Please restate, exactly as written, the lines running from the beginning of the material through the line that has "rib_proud = 0.8; // [0.4:0.1:1.2]" in it.

Data block:
— begin —
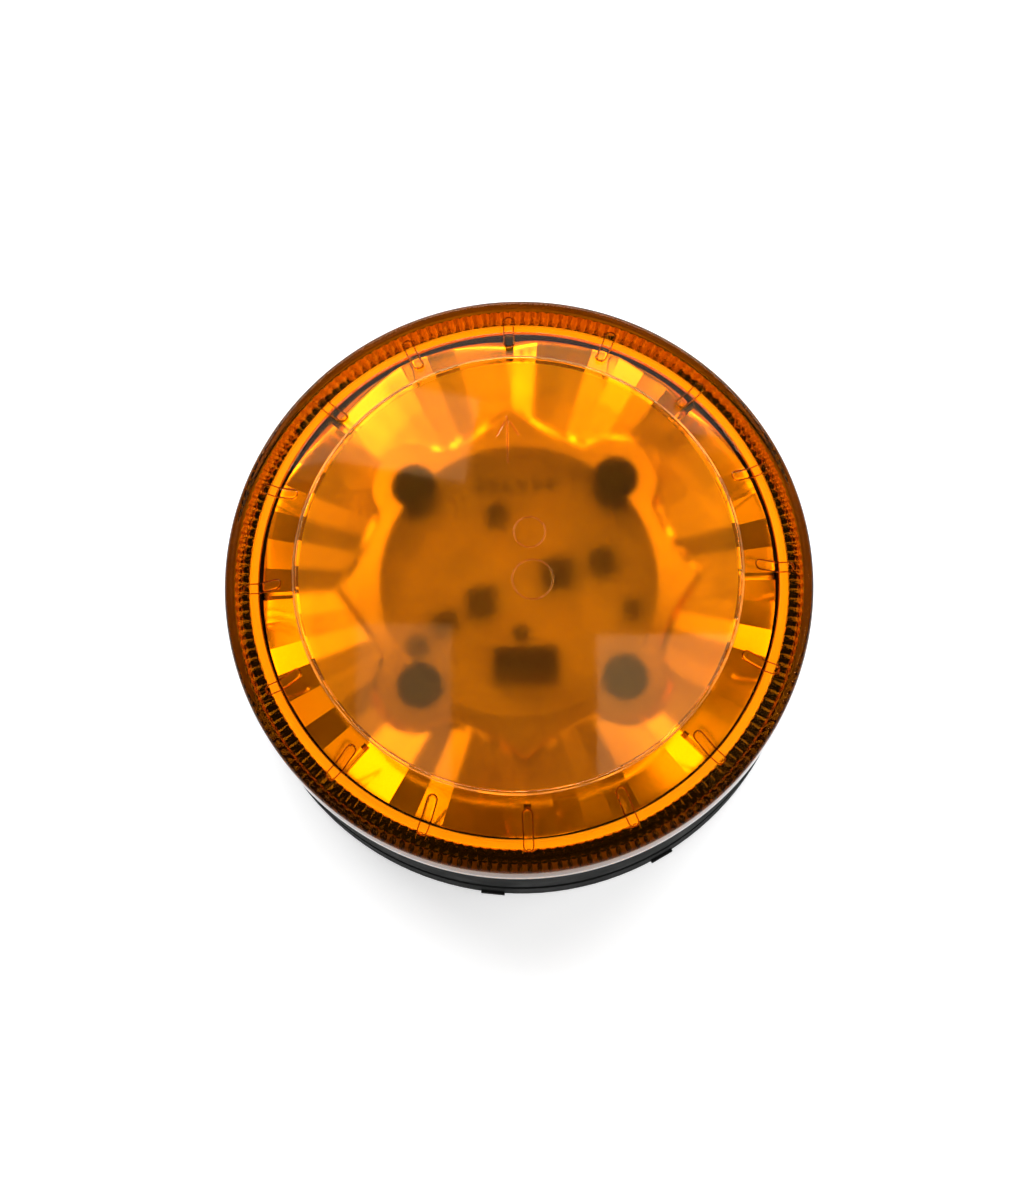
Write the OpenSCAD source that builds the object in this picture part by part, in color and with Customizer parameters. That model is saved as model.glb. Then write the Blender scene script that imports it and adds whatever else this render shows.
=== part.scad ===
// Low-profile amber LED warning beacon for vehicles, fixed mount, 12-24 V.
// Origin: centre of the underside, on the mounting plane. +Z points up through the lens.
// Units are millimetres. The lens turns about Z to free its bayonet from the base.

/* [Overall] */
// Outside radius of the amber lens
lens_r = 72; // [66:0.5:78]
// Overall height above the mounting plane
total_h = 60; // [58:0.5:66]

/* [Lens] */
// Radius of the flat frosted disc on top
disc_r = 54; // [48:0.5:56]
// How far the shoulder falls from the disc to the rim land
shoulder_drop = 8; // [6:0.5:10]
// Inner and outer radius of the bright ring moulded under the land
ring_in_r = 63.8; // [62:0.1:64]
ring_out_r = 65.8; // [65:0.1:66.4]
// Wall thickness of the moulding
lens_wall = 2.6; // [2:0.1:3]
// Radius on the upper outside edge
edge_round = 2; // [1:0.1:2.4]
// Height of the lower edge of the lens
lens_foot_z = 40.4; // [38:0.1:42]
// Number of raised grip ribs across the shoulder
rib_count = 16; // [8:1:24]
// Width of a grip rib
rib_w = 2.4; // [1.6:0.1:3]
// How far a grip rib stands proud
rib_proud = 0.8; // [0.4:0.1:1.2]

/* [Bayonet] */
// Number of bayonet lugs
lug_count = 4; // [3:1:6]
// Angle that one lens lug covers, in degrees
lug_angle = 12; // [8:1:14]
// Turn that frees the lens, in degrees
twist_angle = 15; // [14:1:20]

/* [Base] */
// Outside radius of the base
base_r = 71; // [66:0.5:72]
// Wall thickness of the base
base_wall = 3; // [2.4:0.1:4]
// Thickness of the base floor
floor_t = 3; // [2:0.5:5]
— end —
Output below:
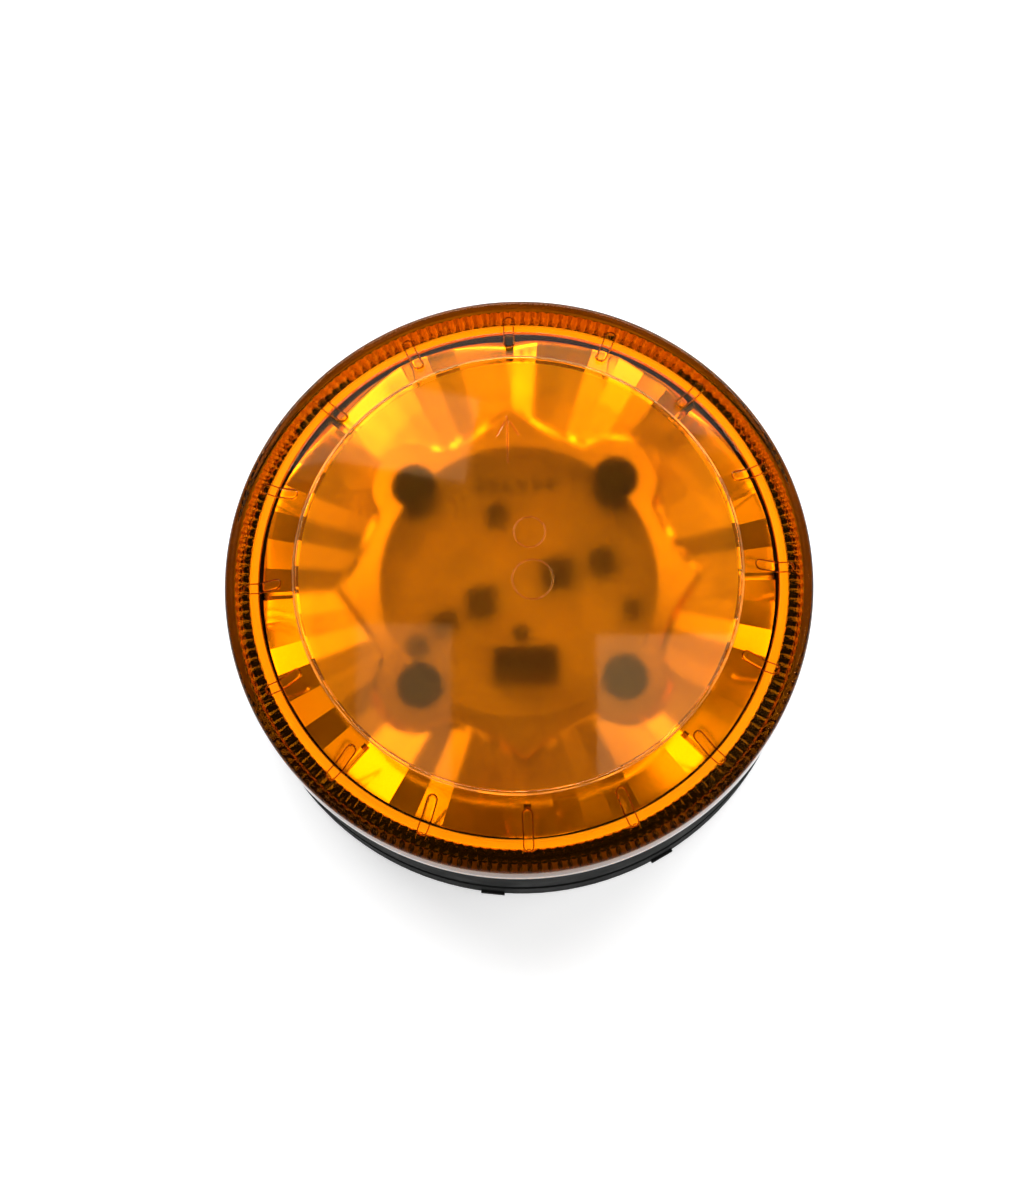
Write the OpenSCAD source that builds the object in this picture part by part, in color and with Customizer parameters. That model is saved as model.glb. Then write the Blender scene script that imports it and adds whatever else this render shows.
=== part.scad ===
// Low-profile amber LED warning beacon for vehicles, fixed mount, 12-24 V.
// Origin: centre of the underside, on the mounting plane. +Z points up through the lens.
// Units are millimetres. The lens turns about Z to free its bayonet from the base.

/* [Overall] */
// Outside radius of the amber lens
lens_r = 72; // [66:0.5:78]
// Overall height above the mounting plane
total_h = 60; // [58:0.5:66]

/* [Lens] */
// Radius of the flat frosted disc on top
disc_r = 54; // [48:0.5:56]
// How far the shoulder falls from the disc to the rim land
shoulder_drop = 8; // [6:0.5:10]
// Inner and outer radius of the bright ring moulded under the land
ring_in_r = 63.8; // [62:0.1:64]
ring_out_r = 65.8; // [65:0.1:66.4]
// Wall thickness of the moulding
lens_wall = 2.6; // [2:0.1:3]
// Radius on the upper outside edge
edge_round = 2; // [1:0.1:2.4]
// Height of the lower edge of the lens
lens_foot_z = 40.4; // [38:0.1:42]
// Number of raised grip ribs across the shoulder
rib_count = 16; // [8:1:24]
// Width of a grip rib
rib_w = 2.4; // [1.6:0.1:3]
// How far a grip rib stands proud
rib_proud = 0.8; // [0.4:0.1:1.2]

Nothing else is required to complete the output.